The opposing firms include Cleary Gottlieb Steen & Hamilton, Debevoise & Plimpton, Fulbright & Jaworski, Jones Day, Milbank Tweed Hadley & McCloy, O’Melveny & Myers, Proskauer Rose, Stroock Stroock & Lavan, Sullivan & Cromwell and Weil Gotshal.
Among the New Jersey firms are Roseland’s Lowenstein Sandler, Morristown’s Riker Danzig Scherer Hyland & Perretti and Hackensack’s Cole Schotz Meisel Forman & Leonard.
Lowenstein’s Bruce Buechler refers to the guidelines as an “overbearing” attempt at micromanagement that does not comport with the Bankruptcy Code concept that “professionals in the bankruptcy arena should be compensated as they are outside the arena.”
Outside of bankruptcy, there is no requirement to disclose all time entries or what you charge other clients, or if you give accommodations or use volume billing, he says.
He sees risk in providing confidential data to trustees who are subject to Freedom of Information Act requests and predicts litigation over the enforceability and scope of the guidelines if they are adopted.
Dennis O’Grady of Riker Danzig says the current fee review process works well, and the guidelines would add a costly and complicated layer of administration to the process.
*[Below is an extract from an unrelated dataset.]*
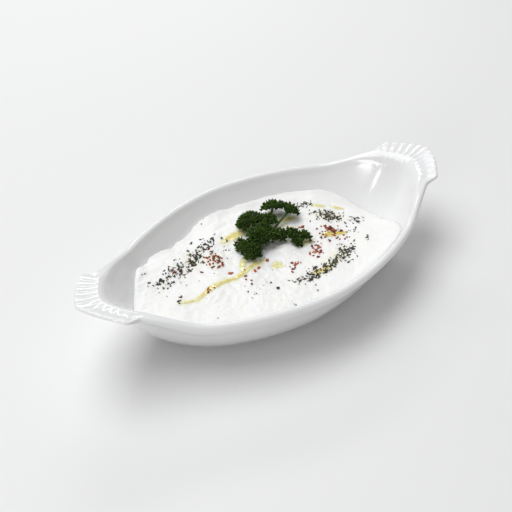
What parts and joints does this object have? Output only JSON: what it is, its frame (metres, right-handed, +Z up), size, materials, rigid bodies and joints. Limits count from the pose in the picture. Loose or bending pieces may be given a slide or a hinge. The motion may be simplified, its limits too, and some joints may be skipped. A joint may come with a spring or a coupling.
{
  "type": "bowl of raita",
  "caption": "White porcelain oval dish with scallop-shell ears, filled with raita dressed with herb and chilli flakes and a sprig of curly parsley.",
  "frame": {"origin": "on the table under the middle of the dish", "axes": "+X along the dish from ear to ear, +Y across it, +Z up"},
  "size_m": [0.25, 0.1236, 0.054],
  "materials": {
    "porcelain": "gloss white glaze",
    "raita": "moist, thick white yogurt",
    "parsley": "matt dark green leaf"
  },
  "bodies": {
    "root": {"dish": "porcelain", "raita": "raita", "parsley": "parsley"}
  },
  "joints": []
}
He scoffs at the budget idea, stating that his experience in 35 years of practice is that “budgets have no relationship to reality as the case begins to develop.”
Several law professors have commented, including Seton Hall University’s Stephen Lubben, who says he generally supports an update because the old guidelines are out-of-date and cumbersome. But he urges a fresh approach that focuses on such factors as the retention choices by corporate debtors and more efficient allocation of duties once lawyers and firms are retained.
Lubben also suggests a $100 million threshold.
Unlike those who thought the guidelines went too far, Professor Nancy Rapoport of the University of Nevada-Las Vegas Law School, urged the trustees’ office to provide consequences for noncompliance, expand them to other professionals and make fee applications even more searchable.
U.S. Trustee spokeswoman Jane Limprecht says all the comments will be reviewed, adding it is premature to predict when final guidelines will be issued.